Illegal Actions of a debt collector include:

  • Calling you at work and knows that it is inconvenient or that your employer disapproves or forbids it.
  • A debt collector knows that an attorney, whose contact information is known or is easy to locate, represents you and the debt collector continues to contact you.
  • Debt collectors can only communicate with other people to obtain contact
  • Misrepresenting the amount, character, or legal status of a debt
  • Communicating false credit information about you
  • Refusing to honor your dispute or cease communication rights
  • Threatening to take your property or garnish your wages without a court order (judgment).
  • Intimidating you, AND your family
  • Endangering your reputation, or your property
  • Using profane or obscene language
  • Painting the Debt and credit issues are matters of criminal law while in actuality it is civil law
  • Tricking you into accepting charges for collect calls, telegrams, or a C.O.D
  • Attempting to cash a post-dated check before the date written on the check
  • Claiming to be an attorney or sends a letter made to look like it is from an attorney when he is not an attorney
  • Sending a letter that is made to look like a government or court document when it isn't

You can sue:

You may have the right to sue a collector in a court of law. If you win, you may recover money for the damages you suffered and, in certain jurisdictions, you may recover statutory damages. In addition, court costs and attorney's fees may also be recovered.

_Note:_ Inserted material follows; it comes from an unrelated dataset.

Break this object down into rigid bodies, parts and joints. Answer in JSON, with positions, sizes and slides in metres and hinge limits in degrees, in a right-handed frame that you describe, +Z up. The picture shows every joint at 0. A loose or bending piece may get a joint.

You can report to the office of your state attorney general and the Federal Trade Commission;

Report any problems you have with a debt collector to the office of your state attorney general and the Federal Trade Commission. Many states have their own debt collection laws and your state attorney general can help you determine your rights. In addition, you may contact a local attorney to determine your legal options regarding an alleged FDCPA violation.